## Task to carry out:
Copy every line, exactly and only, from the line containing "Model this object" to the line containing "slot_depth = 1; // [0.6:0.1:1.4]", both lines included.

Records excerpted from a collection
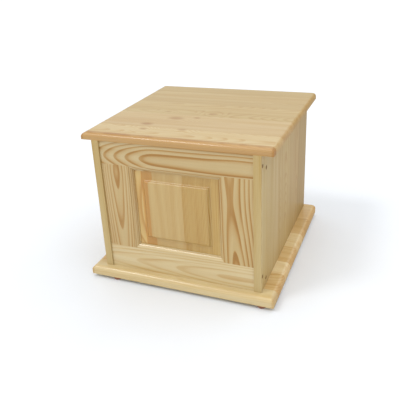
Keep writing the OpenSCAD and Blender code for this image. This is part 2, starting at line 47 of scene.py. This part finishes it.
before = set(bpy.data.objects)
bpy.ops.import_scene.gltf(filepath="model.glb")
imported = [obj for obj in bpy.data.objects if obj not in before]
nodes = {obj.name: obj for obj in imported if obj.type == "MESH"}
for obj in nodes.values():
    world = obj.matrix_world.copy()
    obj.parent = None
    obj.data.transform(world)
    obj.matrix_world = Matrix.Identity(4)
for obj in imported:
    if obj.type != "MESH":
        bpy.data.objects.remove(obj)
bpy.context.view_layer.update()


def srgb(red, green, blue):
    """A colour given as 0-255 sRGB, as linear RGBA."""
    return tuple(
        c / 12.92 if c <= 0.04045 else ((c + 0.055) / 1.055) ** 2.4
        for c in (red / 255, green / 255, blue / 255)
    ) + (1.0,)


class Graph:
    """A material's node graph, built from the surface backwards."""

    def __init__(self, name):
        self.material = bpy.data.materials.new(name)
        self.material.use_nodes = True
        tree = self.material.node_tree
        self.nodes = tree.nodes
        self.links = tree.links
        self.nodes.clear()
        self.surface = self.nodes.new("ShaderNodeBsdfPrincipled")
        output = self.nodes.new("ShaderNodeOutputMaterial")
        self.links.new(self.surface.outputs["BSDF"], output.inputs["Surface"])

    def put(self, socket, value):
        """Links an output to this input, or sets the input to a plain value."""
        if isinstance(value, bpy.types.NodeSocket):
            self.links.new(value, socket)
        else:
            socket.default_value = value

    def math(self, operation, *values):
        node = self.nodes.new("ShaderNodeMath")
        node.operation = operation
        for socket, value in zip(node.inputs, values):
            self.put(socket, value)
        return node.outputs[0]

    def add(self, *values):
        total = values[0]
        for value in values[1:]:
            total = self.math("ADD", total, value)
        return total

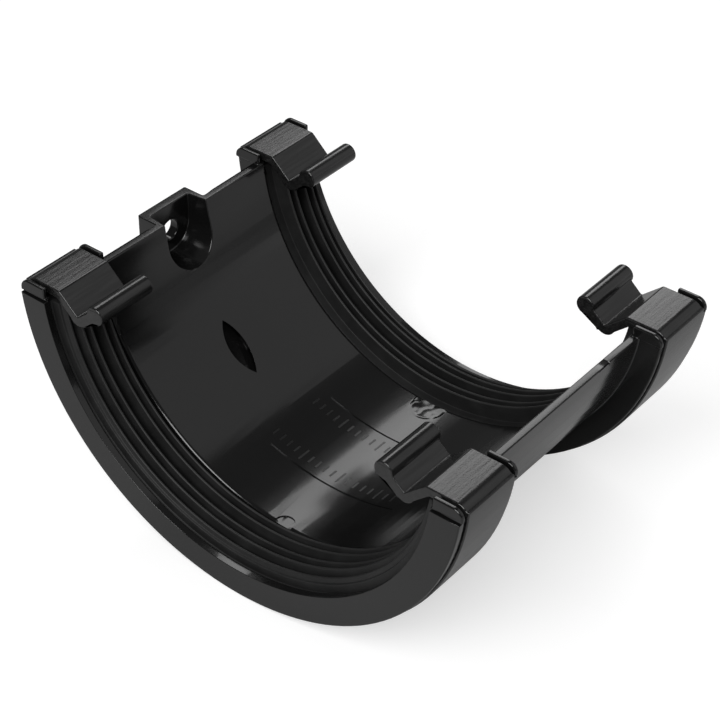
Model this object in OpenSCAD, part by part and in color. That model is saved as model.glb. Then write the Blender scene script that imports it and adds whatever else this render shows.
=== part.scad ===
// Snap-fit union for half-round rainwater gutter: a moulded trough that bridges two gutter ends,
// with a ribbed rubber seal and a snap-over retaining strap at each end.
// Y runs along the gutter, X runs across it (-X is the fascia side), +Z is up.
// The origin is below the middle of the trough, on the surface that the straps rest on.

/* [Trough] */
// Inner radius of the trough, which the gutter's outside lies against
channel_r = 57.2; // [50:0.1:70]
// Thickness of the trough wall
channel_t = 2.1; // [1.8:0.1:3]
// Distance from the middle of the union to each inner flange
channel_half = 28.8; // [24:0.1:60]
// How far the top edges lie below the axis of the half round
rim_drop = 6; // [4:0.5:10]

/* [Seal socket] */
// Depth of the seal pocket below the trough's inner face
pocket_depth = 3.4; // [3:0.1:5]
// Length of the seal pocket along the gutter
pocket_len = 16; // [15:0.1:24]
// Thickness of the web between trough and pocket
web_t = 2.1; // [1.8:0.1:4]
// Rounding where the trough runs into the pocket
web_round = 1.5; // [0.5:0.1:1.7]
// Thickness of the socket wall under the pocket
socket_t = 2.1; // [1.5:0.1:3]

/* [Flanges] */
// Thickness of the end flange
end_flange_t = 2.1; // [1.5:0.1:4]
// Thickness of the inner flange
inner_flange_t = 1.1; // [0.8:0.1:1.7]
// How far the strap stands proud of the flanges
strap_proud = 0.5; // [0:0.1:1.2]
// How far the end flange's mouth is opened up past the trough radius
mouth_relief = 0.3; // [0:0.1:1.5]
// Height of the ears that fence in each strap
ear_h = 3.1; // [2:0.1:5]
// Rounding of each ear's outer top corner
ear_round = 2.5; // [1:0.1:3]
// Thickness of an ear
ear_t = 1.2; // [0.8:0.1:1.8]
// Gap between an ear and the edge of the strap beside it
ear_gap = 0.8; // [0.5:0.1:1]
// How far an ear's foot lies below the top edge
ear_foot = 0.3; // [0.1:0.1:0.6]
// Height of the slot below each ear, in the end flange's outer face
slot_h = 0.5; // [0.3:0.1:1]
// Depth of that slot
slot_depth = 1; // [0.6:0.1:1.4]

/* [Strap] */
// Thickness of the strap's half-round band
strap_t = 2.8; // [2:0.1:4]
// Gap between strap and socket, and under the caps
strap_gap = 0.3; // [0.2:0.05:0.6]
// Gap between each edge of the strap and the flange beside it
strap_side_gap = 0.35; // [0.2:0.05:0.8]
// Depth of the flat trimmed at the strap's lowest point, on which the union stands
flat_depth = 0.12; // [0.08:0.01:0.3]
// Width of the cap that closes over the rim, measured across the gutter
cap_w = 12.3; // [10:0.1:14]
// Thickness of the cap and of the leg that falls from it
cap_t = 2.4; // [2:0.1:3.2]
// Rounding of the cap's outer corner
cap_round = 3.2; // [2:0.1:4]

/* [Snap tongue] */
// Reach from the cap's inner edge to the inner corner of the tongue's vee
vee_reach = 4.8; // [4:0.1:8]
// Drop from the cap's top to the inner corner of the vee
vee_drop = 5.05; // [4:0.05:8]
// Thickness at the bottom of the vee
vee_t = 2.65; // [1.8:0.05:3.4]
// Thickness of the leg that rises to the bead
rise_t = 3; // [2:0.1:3.6]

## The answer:
Model this object in OpenSCAD, part by part and in color. That model is saved as model.glb. Then write the Blender scene script that imports it and adds whatever else this render shows.
=== part.scad ===
// Snap-fit union for half-round rainwater gutter: a moulded trough that bridges two gutter ends,
// with a ribbed rubber seal and a snap-over retaining strap at each end.
// Y runs along the gutter, X runs across it (-X is the fascia side), +Z is up.
// The origin is below the middle of the trough, on the surface that the straps rest on.

/* [Trough] */
// Inner radius of the trough, which the gutter's outside lies against
channel_r = 57.2; // [50:0.1:70]
// Thickness of the trough wall
channel_t = 2.1; // [1.8:0.1:3]
// Distance from the middle of the union to each inner flange
channel_half = 28.8; // [24:0.1:60]
// How far the top edges lie below the axis of the half round
rim_drop = 6; // [4:0.5:10]

/* [Seal socket] */
// Depth of the seal pocket below the trough's inner face
pocket_depth = 3.4; // [3:0.1:5]
// Length of the seal pocket along the gutter
pocket_len = 16; // [15:0.1:24]
// Thickness of the web between trough and pocket
web_t = 2.1; // [1.8:0.1:4]
// Rounding where the trough runs into the pocket
web_round = 1.5; // [0.5:0.1:1.7]
// Thickness of the socket wall under the pocket
socket_t = 2.1; // [1.5:0.1:3]

/* [Flanges] */
// Thickness of the end flange
end_flange_t = 2.1; // [1.5:0.1:4]
// Thickness of the inner flange
inner_flange_t = 1.1; // [0.8:0.1:1.7]
// How far the strap stands proud of the flanges
strap_proud = 0.5; // [0:0.1:1.2]
// How far the end flange's mouth is opened up past the trough radius
mouth_relief = 0.3; // [0:0.1:1.5]
// Height of the ears that fence in each strap
ear_h = 3.1; // [2:0.1:5]
// Rounding of each ear's outer top corner
ear_round = 2.5; // [1:0.1:3]
// Thickness of an ear
ear_t = 1.2; // [0.8:0.1:1.8]
// Gap between an ear and the edge of the strap beside it
ear_gap = 0.8; // [0.5:0.1:1]
// How far an ear's foot lies below the top edge
ear_foot = 0.3; // [0.1:0.1:0.6]
// Height of the slot below each ear, in the end flange's outer face
slot_h = 0.5; // [0.3:0.1:1]
// Depth of that slot
slot_depth = 1; // [0.6:0.1:1.4]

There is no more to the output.